Exercise task -> What is needed is an exact copy of the lines from the one containing "The OpenSCAD and Blender code for this object" to the one containing "table, the soft", both lines included, and no other lines.

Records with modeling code
==============================

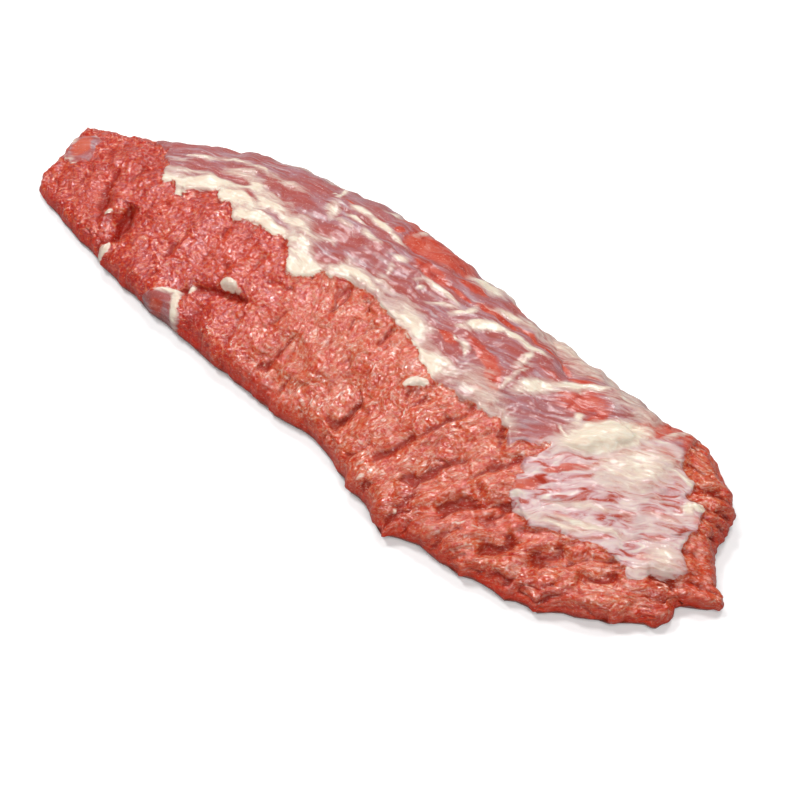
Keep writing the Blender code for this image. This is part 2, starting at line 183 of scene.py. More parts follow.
# Ovals of fat: X, Y, half length, half width, angle of the length from +X, strength.
FAT_PATCHES = (
    (-146, 8, 6, 2, 30, 0.5), (-137, 19, 9, 2, 35, 0.6), (-125, 27, 9, 2, 25, 0.7),
    (-108, 30, 14, 2, 5, 0.6), (-86, 31, 10, 2.2, 5, 0.6), (-100, 50, 14, 3.5, 12, 0.55),
    (-79, 55, 8, 3, 25, 0.6), (-56, 33, 5, 3, 130, 0.9), (-45, 42.5, 6, 1.6, 0, 1.0),
    (-30, 42, 9, 1.5, -4, 1.0), (-17, 41, 6, 1.4, -4, 0.8), (-42, 36, 5, 1.3, 0, 1.0),
    (-44, 30, 6, 1.2, 0, 0.7), (-27, 32, 6, 1.6, -15, 0.9), (-38, 57, 3, 4.5, 0, 0.8),
    (-15, 55, 1.6, 5, 0, 0.7), (-6, 32, 3, 1.6, 10, 0.9), (-3, 24, 5, 1.2, -50, 0.6),
    (10, 29, 4, 1.2, 60, 0.6), (14, 27, 2, 1.2, 60, 0.8), (22, 32.3, 10, 1.3, 3, 1.0),
    (31, 53.5, 9, 4, 5, 1.0), (38, 60, 12, 4, 10, 0.7), (29, 27, 7, 1.6, 35, 0.8),
    (38, 29, 4, 1.8, 55, 1.0), (41, 33, 4, 2, 80, 0.9), (52, 29, 6, 2.6, 45, 1.1),
    (58, 34, 5, 2.2, 30, 1.1), (67, 36.5, 7, 1.8, 8, 1.0), (77, 38.5, 7, 2.2, 15, 1.1),
    (79, 31, 7, 1.8, 100, 0.8), (84, 22, 6, 1.3, 95, 0.7), (84, 14, 5, 1.4, 85, 0.7),
    (55, 15.5, 3, 1.5, -20, 0.9), (46, 22, 3, 1.2, 30, 0.7), (94, 23, 9, 4, 62, 1.0),
    (104, 37, 9, 2.6, 45, 1.1), (112, 45, 7, 2, 45, 0.9), (118, 27, 2, 2, 0, 1.0),
    (120, 23, 3, 1.2, 60, 0.7), (126, 24, 8, 3.5, 30, 0.8), (133, 28, 17, 6.5, 60, 1.6),
    (66, 49, 8, 3, 5, 0.65), (82, 56, 16, 6, 3, 0.7), (98, 52, 12, 5, 5, 0.6),
    (110, 58, 12, 5, 0, 0.65), (124, 53, 10, 8, 20, 0.6), (136, 54, 7, 10, -10, 0.6),
    (56, 45, 8, 1.6, 20, 0.8), (60, 1, 14, 5, 10, 0.55), (78, 3, 14, 7, -10, 0.65),
    (94, 1, 10, 4, -10, 0.6), (84, -3, 12, 3, 10, 0.5), (153, 28, 18, 11, 60, 0.8),
    (150, 14, 12, 8, 60, 0.2), (164, 18, 12, 7, 50, 0.3), (176, 12, 14, 6, 20, 0.3),
    (190, 6, 8, 9, 50, 0.65), (187, -5, 8, 3, 55, 0.5), (180, 22, 9, 4, 60, 0.4),
    (173, 46, 5, 1.7, 35, 0.9), (171, 42, 8, 1.5, 20, 0.9), (182, 31, 2.6, 3, 0, 1.1),
    (146, -18, 16, 2.2, 25, 0.7), (158, -8, 18, 1.8, 32, 0.8), (150, -3, 16, 1.6, 36, 0.6),
    (180, 58, 10, 6, -35, 1.2), (152, 56, 1.5, 8, -15, 0.7), (140, 42, 5, 2.4, 55, 1.0),
    (118, 6, 4, 2, 40, 0.5), (128, 12, 6, 3, 40, 0.6), (-211, -15, 4, 2.4, -50, 0.8),
    (-197, -32, 3, 6, 10, 0.75), (-192, -28, 4, 1.6, 60, 0.6), (-74, -54, 7, 2.0, -45, 1.2),
    (-83, -51, 7, 1.4, 25, 1.1), (-165, 33, 14, 2, 28, 0.5), (-110, 56, 14, 2, 22, 0.7),
    (-60, 64, 10, 3, 10, 0.5), (80, 66, 24, 4, 0, 0.55), (20, 68, 12, 4, 0, 0.5),
)
# Mauve places inside the band where its fat is thin: as the fat patches.
THIN_PATCHES = (
    (-112, 16, 9, 2.6, 15, 0.9), (-36, 10, 6, 5, 0, 1.0), (-92, 12, 7, 1.6, -10, 0.7),
    (-128, 4, 6, 1.6, 30, 0.7), (-70, 9, 8, 1.6, -5, 0.6), (0, 13, 7, 1.4, 0, 0.6),
)
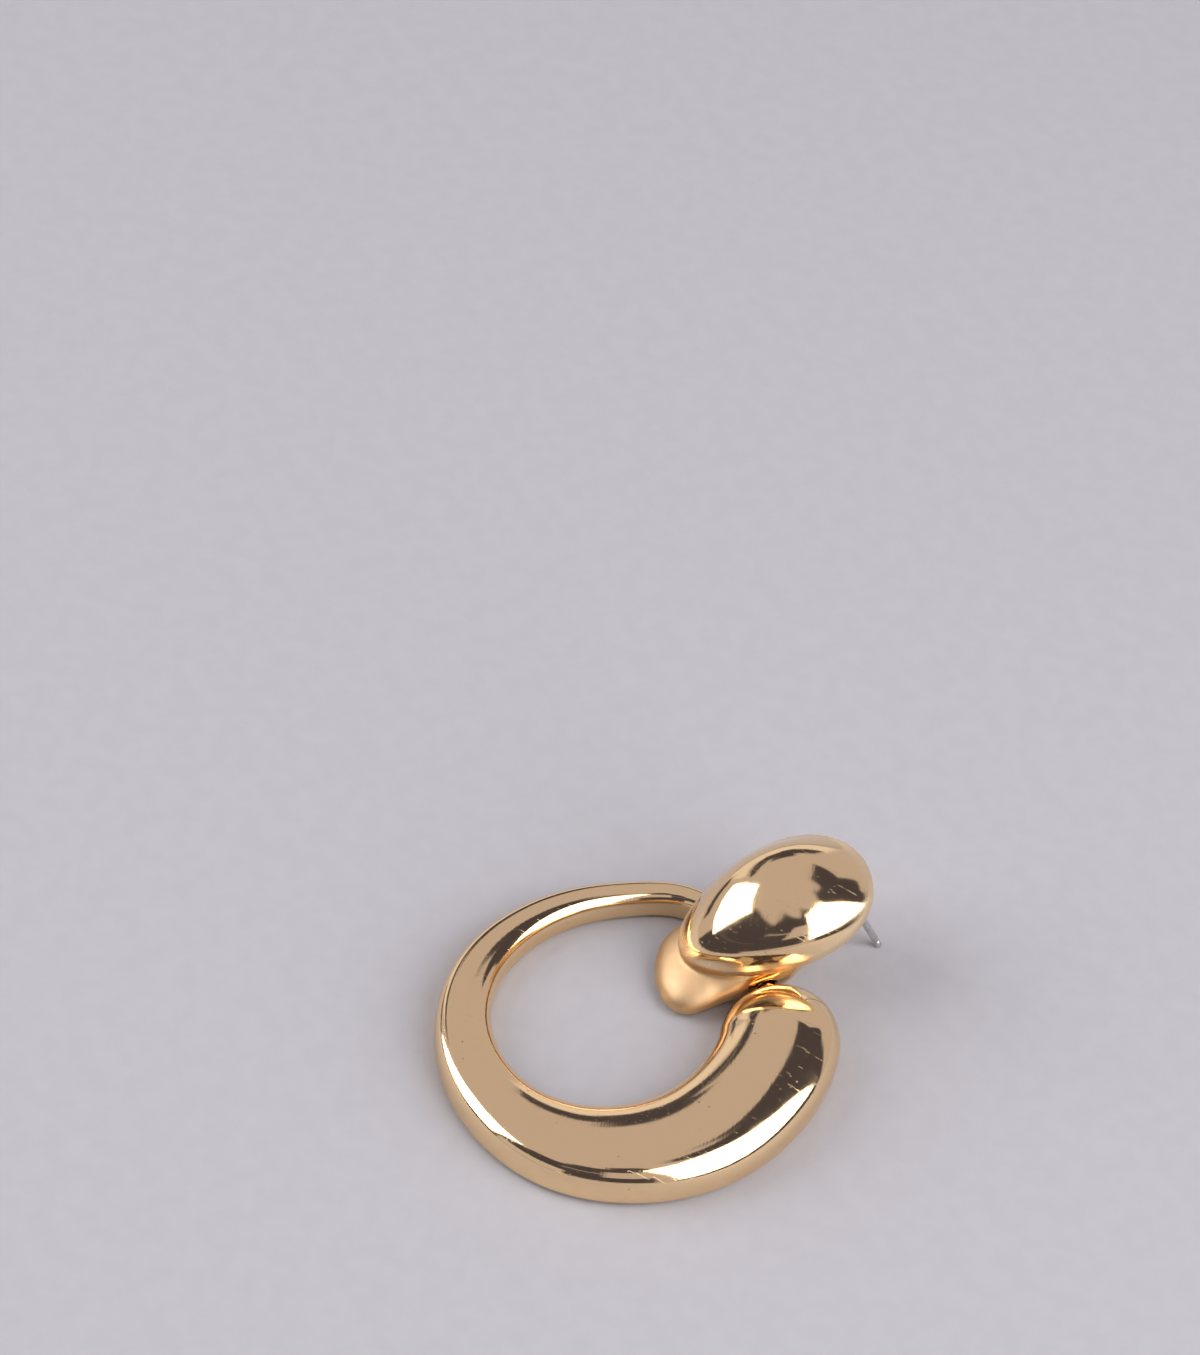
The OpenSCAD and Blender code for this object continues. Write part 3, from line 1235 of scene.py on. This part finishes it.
@dataclass
class Studio:
    """The table, the soft lights, and the room with its dark and its pale parts."""

    paper: bpy.types.Material
    room: Colour = (0.555, 0.527, 0.563, 1.0)
    shade: Colour = (0.045, 0.043, 0.064, 1.0)
    glow: Colour = (0.86, 0.82, 0.83, 1.0)
    backdrop: Colour = (0.56, 0.55, 0.57, 1.0)
    table_size: float = 4000.0
    lights: list[SoftBox] = field(
        default_factory=lambda: [
            SoftBox("left_softbox", -89, 25, 10, 57, 0.8, 3.6),
            SoftBox("right_softbox", 118, 33, 9, 71, 0.55, 3.6, 4),
            SoftBox("left_hoop_fill", -138, 21, 1, 26, 0.8, 0.5),
            SoftBox("left_stud_softbox", -89, 27, 25, 62, 0.8, 3.4, -12, Body.STUD),
            SoftBox("right_stud_softbox", 122, 37, 15, 79, 0.55, 3.6, 5, Body.STUD),
        ]
    )
    dark: list[RoomZone] = field(
        default_factory=lambda: [
            RoomZone(48, 71, 14, 86, 26, 82),
            RoomZone(66, 79, 40, 90, 58, 90),
            RoomZone(29, 52, 46, 89, 38, 86),
            RoomZone(4, 32, 76, 91, 58, 88),
            RoomZone(0, 9, 80, 146, 80, 146),
            RoomZone(28, 42, -40, -22, -52, -44),
            RoomZone(16, 28, -22, 12, -40, 8),
            RoomZone(14, 35, -12, -3, -24, -4),
            RoomZone(4, 12, -75, -40, -75, -48),
            RoomZone(-2, 27, -157, -94, -157, -104),
            RoomZone(26, 60, -160, -106, -150, -122),
            RoomZone(59, 80, 160, 185, 160, 185),
            RoomZone(62, 80, 142, 165, 146, 165),
            RoomZone(48, 72, -185, -146, -185, -150),
            RoomZone(5, 30, 156, 185, 156, 185),
            RoomZone(5, 46, -185, -155, -185, -155),
        ]
    )
    pale: list[RoomZone] = field(
        default_factory=lambda: [
            RoomZone(1, 17, -44, 14, -38, 14, 5),
            RoomZone(12, 30, -46, -26, -50, -44, 4),
        ]
    )

    def build(self, hoop: Sequence[bpy.types.Object], stud: Sequence[bpy.types.Object]) -> None:
        """Makes the table, the lights and the room.

        Args:
            hoop: The hoop's pieces.
            stud: The stud's pieces.
        """
        corners = np.array([[-1, -1, 0], [1, -1, 0], [1, 1, 0], [-1, 1, 0]])
        corners = corners * (self.table_size / 2)
        table = make_piece("table", corners, [[0, 1, 2, 3]], self.paper)
        for light in self.lights:
            light.build({Body.STUD: stud, Body.HOOP: [*hoop, table]})
        self._room()
        LOG.info("studio: %d lights", len(self.lights))

    def _room(self) -> None:
        """Makes the room's light, which the camera itself sees as a plain pale backdrop."""
        world = bpy.data.worlds.new("room")
        world.use_nodes = True
        bpy.context.scene.world = world
        graph = ShaderGraph(world.node_tree)
        look = graph.add("ShaderNodeTexCoord", output="Generated")
        axes = (STUDIO_FRAME.direction(axis)[:] for axis in ((1, 0, 0), (0, 1, 0), (0, 0, 1)))
        right, away, up = (look.along(axis) for axis in axes)
        azimuth, elevation = right.azimuth_from(away), up.elevation()
        tone = graph.mix_colour(self._all(self.pale, azimuth, elevation), self.room, self.glow)
        tone = graph.mix_colour(self._all(self.dark, azimuth, elevation), tone, self.shade)
        lit = graph.add("ShaderNodeBackground", None, {"Color": tone})
        plain = graph.add("ShaderNodeBackground", None, {"Color": self.backdrop})
        seen = graph.add("ShaderNodeLightPath", output="Is Camera Ray")
        both = graph.add("ShaderNodeMixShader", None, {0: seen, 1: lit, 2: plain})
        graph.add("ShaderNodeOutputWorld", None, {"Surface": both})

    @staticmethod
    def _all(zones: Sequence[RoomZone], azimuth: Signal, elevation: Signal) -> Signal:
        """Joins the masks of several zones.

        Args:
            zones: The zones.
            azimuth: The direction's azimuth.
            elevation: The direction's elevation.

        Returns:
            The joined mask.
        """
        masks = [zone.mask(azimuth, elevation) for zone in zones]
        return reduce(Signal.at_least, masks)


def main() -> None:
    """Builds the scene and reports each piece."""
    logging.basicConfig(level=logging.INFO, format="%(name)s: %(message)s")
    bpy.context.scene.view_settings.view_transform = "Standard"
    PhotoCamera().build()
    steel = SteelWire().build()
    hoop = DropRing(GoldPlate("hoop_gold_plate").build()).build()
    # The stud's satin also turns on its painted sheen on the dome's rim and painted shade on the
    # tongue.
    stud = Stud(GoldPlate("stud_gold_with_painted_shade_and_sheen", satin=0.42).build()).build()
    post = EarPost(steel).build()
    Studio(TablePaper().build()).build([hoop], [stud, post])


if __name__ == "__main__":
    main()
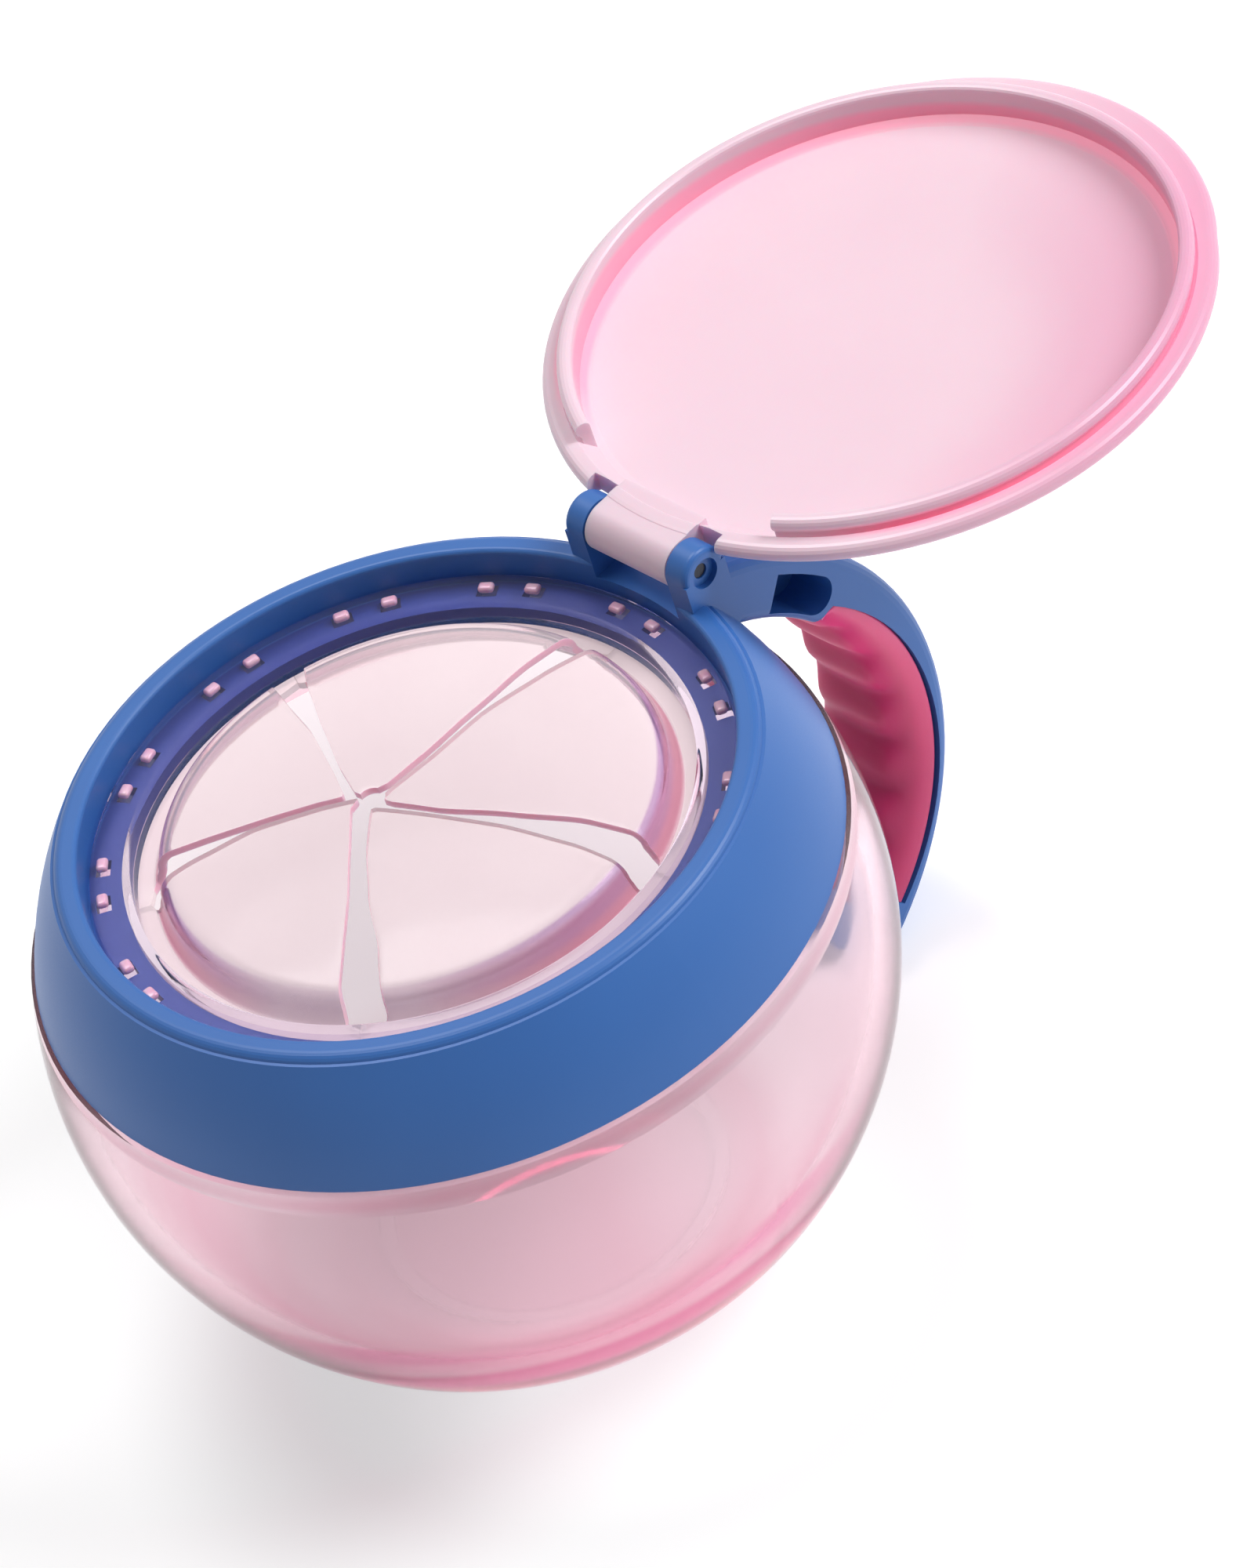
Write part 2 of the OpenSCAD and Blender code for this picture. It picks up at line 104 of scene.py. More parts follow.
def mathNode(tree, kind, first, second=None):
    node = tree.nodes.new("ShaderNodeMath")
    node.operation = kind
    for socket, value in zip(node.inputs, (first, second)):
        if value is None:
            continue
        if isinstance(value, (int, float)):
            socket.default_value = value
        else:
            tree.links.new(value, socket)
    return node.outputs[0]


def product(tree, first, *others):
    for other in others:
        first = mathNode(tree, "MULTIPLY", first, other)
    return first


# Distance from a line through a point, in metres. The axes kept are the two across the line
def radiusAbout(tree, vector, point=(0, 0, 0), kept=(1, 1, 0)):
    shift, flat, far = [tree.nodes.new("ShaderNodeVectorMath") for _ in range(3)]
    shift.operation, flat.operation, far.operation = "SUBTRACT", "MULTIPLY", "LENGTH"
    shift.inputs[1].default_value = point
    flat.inputs[1].default_value = kept
    tree.links.new(vector, shift.inputs[0])
    tree.links.new(shift.outputs["Vector"], flat.inputs[0])
    tree.links.new(flat.outputs["Vector"], far.inputs[0])
    return far.outputs["Value"]


def dotWith(tree, vector, axis):
    node = tree.nodes.new("ShaderNodeVectorMath")
    node.operation = "DOT_PRODUCT"
    node.inputs[1].default_value = axis
    tree.links.new(vector, node.inputs[0])
    return node.outputs["Value"]


# Share that a distance gives, from how far the scale reaches and its stops, in millimetres
def band(tree, value, reachMm, stops):
    scaled = mathNode(tree, "DIVIDE", value, reachMm * mm)
    return ramp(tree, scaled, [(at / reachMm, (share,) * 3) for at, share in stops])


def blendColour(tree, fac, first, second):
    node = tree.nodes.new("ShaderNodeMix")
    node.data_type = "RGBA"
    tree.links.new(fac, node.inputs["Factor"])
    for socket, value in zip((node.inputs[6], node.inputs[7]), (first, second)):
        if isinstance(value, tuple):
            socket.default_value = (*value, 1)
        else:
            tree.links.new(value, socket)
    return node.outputs[2]


def srgb(r, g, b):
    return tuple(((c / 255 + 0.055) / 1.055) ** 2.4 if c > 10 else c / 3294.6 for c in (r, g, b))


# Slow change between a finish's two colours
def cloudy(tree, place, p):
    low, high = p["colours"]
    return ramp(tree, noise(tree, place, *p["cloud"]), [(0.3, low), (0.7, high)])


# Gives a shader its colour, fine grain and plain values
def polish(tree, shader, place, colour, p):
    grain = noise(tree, place, *p["grain"])
    tree.links.new(colour, shader.inputs["Base Color"])
    tree.links.new(span(tree, grain, *p["roughness"]), shader.inputs["Roughness"])
    if "bump" in p:
        tree.links.new(bump(tree, grain, *p["bump"]), shader.inputs["Normal"])
    for socket, value in p["values"].items():
        shader.inputs[socket].default_value = value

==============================

Problem solution ->
The OpenSCAD and Blender code for this object continues. Write part 3, from line 1235 of scene.py on. This part finishes it.
@dataclass
class Studio:
    """The table, the soft lights, and the room with its dark and its pale parts."""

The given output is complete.